(Structured object records)
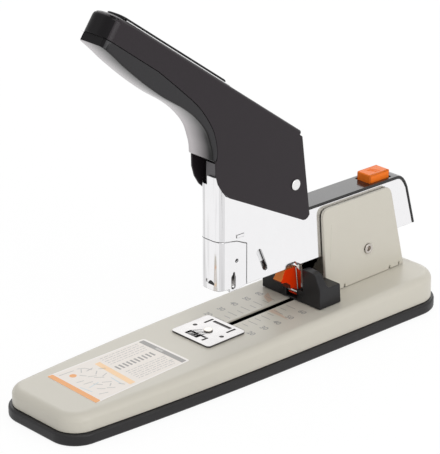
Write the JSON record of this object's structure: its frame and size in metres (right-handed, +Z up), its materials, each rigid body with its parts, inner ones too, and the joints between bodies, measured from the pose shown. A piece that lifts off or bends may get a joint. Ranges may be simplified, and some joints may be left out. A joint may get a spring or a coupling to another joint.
{
  "type": "heavy duty stapler",
  "caption": "Heavy duty desk stapler: long weighted base, hinged chrome head, raised black lever handle, slide-out staple magazine and sliding depth guide.",
  "frame": {"origin": "on the table, under the middle of the base", "axes": "+X from the nose to the hinged rear, +Y to the far side, +Z up"},
  "size_m": [0.285, 0.074, 0.2228],
  "materials": {
    "black_plastic": "fine grained moulded black plastic",
    "grey_paint": "warm light grey baked paint, satin",
    "rubber": "matt black rubber",
    "steel": "plain zinc plated steel",
    "chrome": "bright nickel chrome plate",
    "black_steel": "black baked paint, satin",
    "black_gloss": "glossy black plastic",
    "orange": "bright orange moulded plastic",
    "spring_wire": "bright drawn wire"
  },
  "bodies": {
    "base": {"base_tray": "black_plastic", "base_cover": "grey_paint", "foot_1": "rubber", "foot_2": "rubber", "foot_3": "rubber", "foot_4": "rubber", "cover_screw_1": "steel", "cover_screw_2": "steel", "cover_screw_3": "steel", "cover_screw_4": "steel", "rear_bracket": "grey_paint", "bracket_bolt_1": "steel", "bracket_bolt_2": "steel", "head_pivot_pin": "steel", "lift_spring": "spring_wire", "anvil_rivet": "steel", "anvil_washer": "steel"},
    "head": {"head_frame": "chrome", "top_strip": "black_gloss", "head_spacer": "steel", "lift_seat": "steel", "spring_shelf": "steel", "button_shelf": "steel", "handle_pin": "steel", "button_spring": "spring_wire", "return_spring": "spring_wire"},
    "handle": {"handle_shell": "black_steel", "handle_grip": "black_plastic", "handle_pad": "black_plastic", "handle_arm": "steel", "driver_pin": "steel"},
    "driver": {"driver_block": "steel", "driver_blade": "steel"},
    "magazine": {"magazine_cap": "chrome", "magazine_core": "steel", "magazine_tail": "steel", "pusher_rod": "steel", "staple_strip": "spring_wire", "pusher_spring": "spring_wire"},
    "pusher": {"pusher": "black_plastic"},
    "button": {"release_button": "orange"},
    "guide": {"depth_guide": "black_plastic", "guide_clamp": "steel", "guide_screw": "steel", "lever_pin": "steel"},
    "lever": {"guide_lever": "orange", "guide_wire": "spring_wire"},
    "anvil": {"anvil_plate": "chrome"}
  },
  "joints": [
    {"name": "head_hinge", "type": "hinge", "parent": "base", "child": "head", "pos_m": [0.0991, 0, 0.0416], "axis": [0, 1, 0], "range_deg": [-11.3, 0], "stiffness_Nm_per_rad": 4, "springref_deg": 14.32, "deforming": ["lift_spring"]},
    {"name": "handle_hinge", "type": "hinge", "parent": "head", "child": "handle", "pos_m": [0.0398, 0, 0.0967], "axis": [0, 1, 0], "range_deg": [-35.5, 0], "stiffness_Nm_per_rad": 0.8, "springref_deg": 28.65, "deforming": ["return_spring"]},
    {"name": "driver_slide", "type": "slide", "parent": "head", "child": "driver", "axis": [0, 0, 1], "range_m": [-0.02855, 0]},
    {"name": "magazine_slide", "type": "slide", "parent": "head", "child": "magazine", "axis": [-1, 0, 0], "range_m": [0, 0.11]},
    {"name": "pusher_slide", "type": "slide", "parent": "magazine", "child": "pusher", "axis": [1, 0, 0], "range_m": [0, 0.03], "stiffness_N_per_m": 40, "springref_m": -0.02, "deforming": ["pusher_spring"]},
    {"name": "button_press", "type": "slide", "parent": "head", "child": "button", "axis": [0, 0, 1], "range_m": [-0.0025, 0], "stiffness_N_per_m": 300, "springref_m": 0.002, "deforming": ["button_spring"]},
    {"name": "guide_slide", "type": "slide", "parent": "base", "child": "guide", "axis": [0.9998, 0, 0.02], "range_m": [-0.025, 0]},
    {"name": "lever_tilt", "type": "hinge", "parent": "guide", "child": "lever", "pos_m": [0.04929, 0, 0.02649], "axis": [0, 1, 0], "range_deg": [-20, 0], "stiffness_Nm_per_rad": 0.01, "springref_deg": 17.19},
    {"name": "anvil_turn", "type": "hinge", "parent": "base", "child": "anvil", "pos_m": [-0.017, 0, 0.01996], "axis": [-0.02, 0, 0.9998], "range_deg": [0, 180]}
  ],
  "couplings": [
    {"joint": "driver_slide", "follows": "handle_hinge", "m_per_rad": 0.04607}
  ]
}
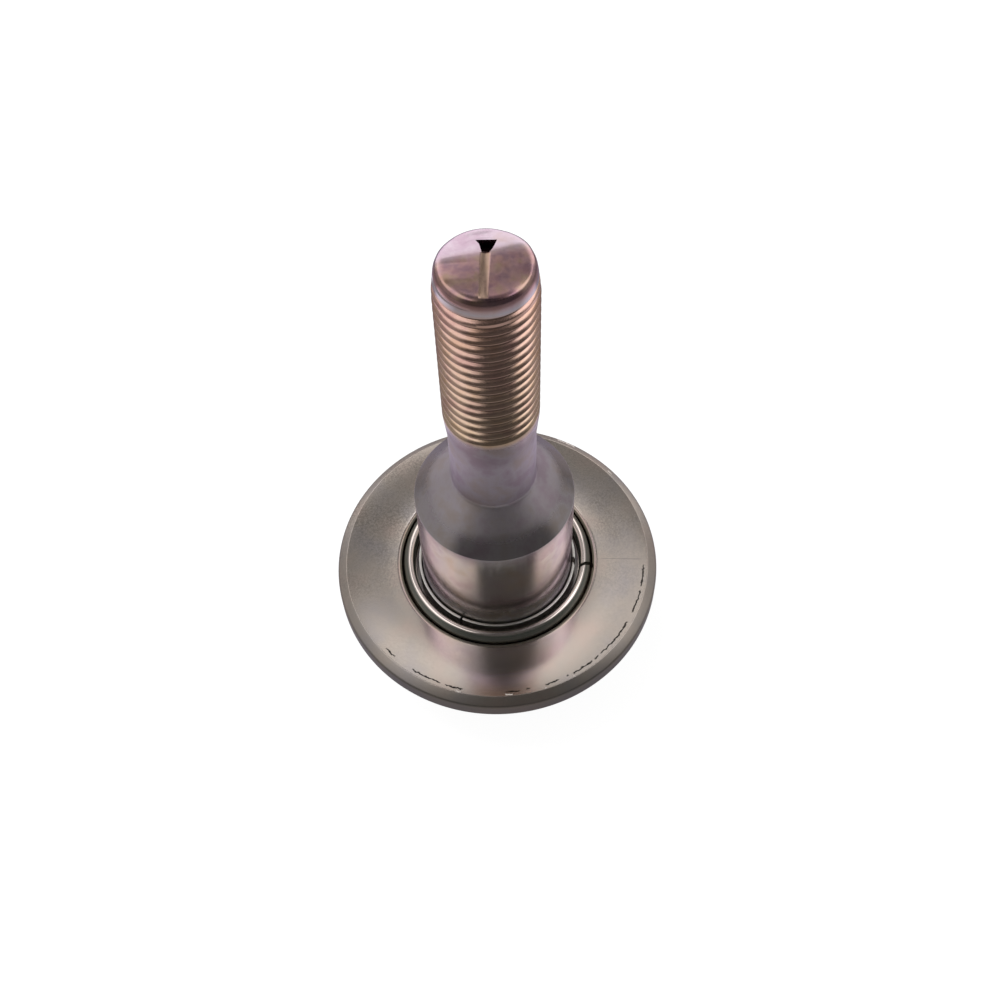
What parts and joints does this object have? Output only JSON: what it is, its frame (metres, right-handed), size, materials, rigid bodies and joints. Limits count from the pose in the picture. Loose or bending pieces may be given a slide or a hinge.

**Problem requirements:** Please repeat the material above, word for word and in full.

**Full output:**
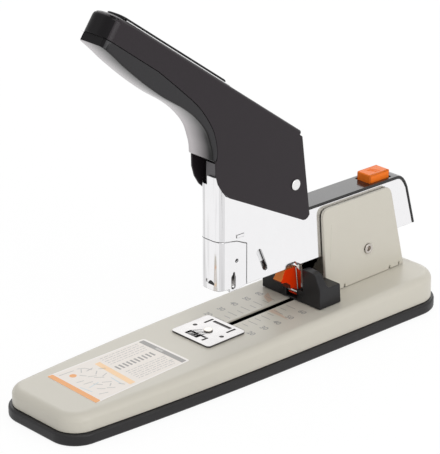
Write the JSON record of this object's structure: its frame and size in metres (right-handed, +Z up), its materials, each rigid body with its parts, inner ones too, and the joints between bodies, measured from the pose shown. A piece that lifts off or bends may get a joint. Ranges may be simplified, and some joints may be left out. A joint may get a spring or a coupling to another joint.
{
  "type": "heavy duty stapler",
  "caption": "Heavy duty desk stapler: long weighted base, hinged chrome head, raised black lever handle, slide-out staple magazine and sliding depth guide.",
  "frame": {"origin": "on the table, under the middle of the base", "axes": "+X from the nose to the hinged rear, +Y to the far side, +Z up"},
  "size_m": [0.285, 0.074, 0.2228],
  "materials": {
    "black_plastic": "fine grained moulded black plastic",
    "grey_paint": "warm light grey baked paint, satin",
    "rubber": "matt black rubber",
    "steel": "plain zinc plated steel",
    "chrome": "bright nickel chrome plate",
    "black_steel": "black baked paint, satin",
    "black_gloss": "glossy black plastic",
    "orange": "bright orange moulded plastic",
    "spring_wire": "bright drawn wire"
  },
  "bodies": {
    "base": {"base_tray": "black_plastic", "base_cover": "grey_paint", "foot_1": "rubber", "foot_2": "rubber", "foot_3": "rubber", "foot_4": "rubber", "cover_screw_1": "steel", "cover_screw_2": "steel", "cover_screw_3": "steel", "cover_screw_4": "steel", "rear_bracket": "grey_paint", "bracket_bolt_1": "steel", "bracket_bolt_2": "steel", "head_pivot_pin": "steel", "lift_spring": "spring_wire", "anvil_rivet": "steel", "anvil_washer": "steel"},
    "head": {"head_frame": "chrome", "top_strip": "black_gloss", "head_spacer": "steel", "lift_seat": "steel", "spring_shelf": "steel", "button_shelf": "steel", "handle_pin": "steel", "button_spring": "spring_wire", "return_spring": "spring_wire"},
    "handle": {"handle_shell": "black_steel", "handle_grip": "black_plastic", "handle_pad": "black_plastic", "handle_arm": "steel", "driver_pin": "steel"},
    "driver": {"driver_block": "steel", "driver_blade": "steel"},
    "magazine": {"magazine_cap": "chrome", "magazine_core": "steel", "magazine_tail": "steel", "pusher_rod": "steel", "staple_strip": "spring_wire", "pusher_spring": "spring_wire"},
    "pusher": {"pusher": "black_plastic"},
    "button": {"release_button": "orange"},
    "guide": {"depth_guide": "black_plastic", "guide_clamp": "steel", "guide_screw": "steel", "lever_pin": "steel"},
    "lever": {"guide_lever": "orange", "guide_wire": "spring_wire"},
    "anvil": {"anvil_plate": "chrome"}
  },
  "joints": [
    {"name": "head_hinge", "type": "hinge", "parent": "base", "child": "head", "pos_m": [0.0991, 0, 0.0416], "axis": [0, 1, 0], "range_deg": [-11.3, 0], "stiffness_Nm_per_rad": 4, "springref_deg": 14.32, "deforming": ["lift_spring"]},
    {"name": "handle_hinge", "type": "hinge", "parent": "head", "child": "handle", "pos_m": [0.0398, 0, 0.0967], "axis": [0, 1, 0], "range_deg": [-35.5, 0], "stiffness_Nm_per_rad": 0.8, "springref_deg": 28.65, "deforming": ["return_spring"]},
    {"name": "driver_slide", "type": "slide", "parent": "head", "child": "driver", "axis": [0, 0, 1], "range_m": [-0.02855, 0]},
    {"name": "magazine_slide", "type": "slide", "parent": "head", "child": "magazine", "axis": [-1, 0, 0], "range_m": [0, 0.11]},
    {"name": "pusher_slide", "type": "slide", "parent": "magazine", "child": "pusher", "axis": [1, 0, 0], "range_m": [0, 0.03], "stiffness_N_per_m": 40, "springref_m": -0.02, "deforming": ["pusher_spring"]},
    {"name": "button_press", "type": "slide", "parent": "head", "child": "button", "axis": [0, 0, 1], "range_m": [-0.0025, 0], "stiffness_N_per_m": 300, "springref_m": 0.002, "deforming": ["button_spring"]},
    {"name": "guide_slide", "type": "slide", "parent": "base", "child": "guide", "axis": [0.9998, 0, 0.02], "range_m": [-0.025, 0]},
    {"name": "lever_tilt", "type": "hinge", "parent": "guide", "child": "lever", "pos_m": [0.04929, 0, 0.02649], "axis": [0, 1, 0], "range_deg": [-20, 0], "stiffness_Nm_per_rad": 0.01, "springref_deg": 17.19},
    {"name": "anvil_turn", "type": "hinge", "parent": "base", "child": "anvil", "pos_m": [-0.017, 0, 0.01996], "axis": [-0.02, 0, 0.9998], "range_deg": [0, 180]}
  ],
  "couplings": [
    {"joint": "driver_slide", "follows": "handle_hinge", "m_per_rad": 0.04607}
  ]
}
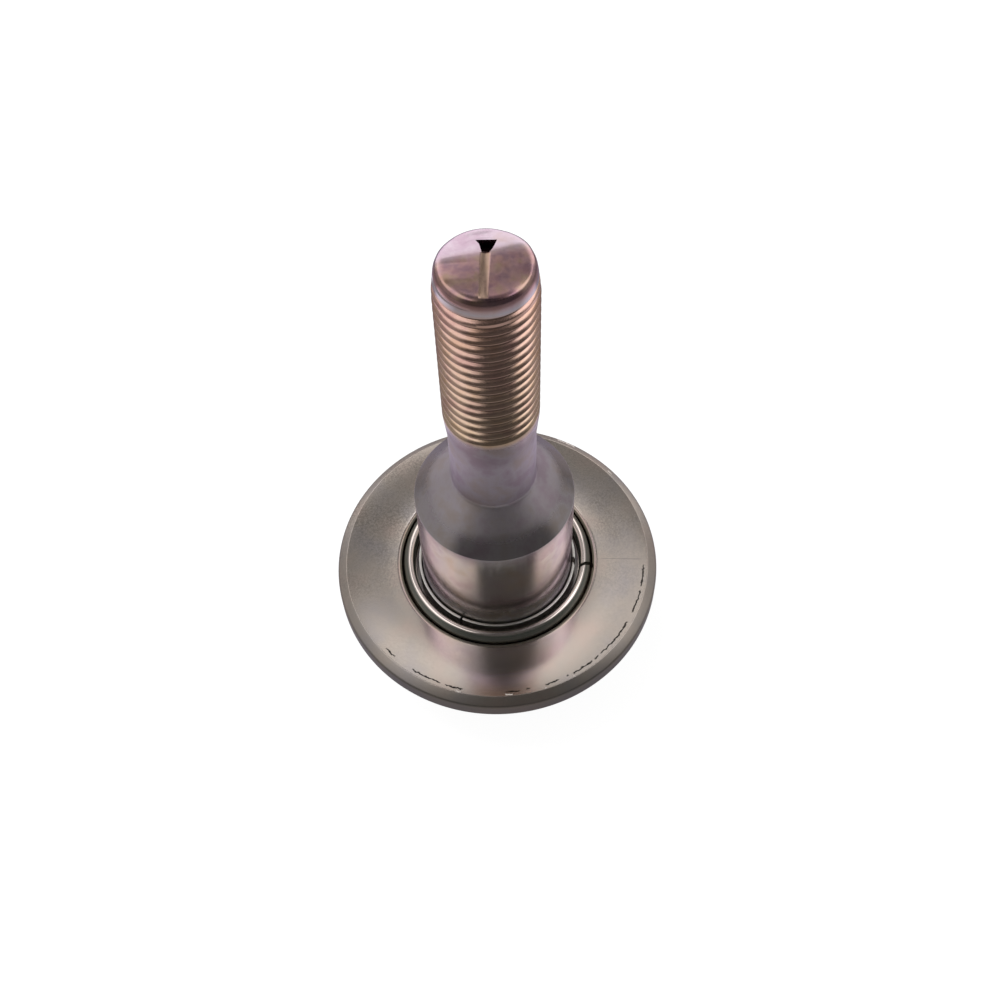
What parts and joints does this object have? Output only JSON: what it is, its frame (metres, right-handed), size, materials, rigid bodies and joints. Limits count from the pose in the picture. Loose or bending pieces may be given a slide or a hinge.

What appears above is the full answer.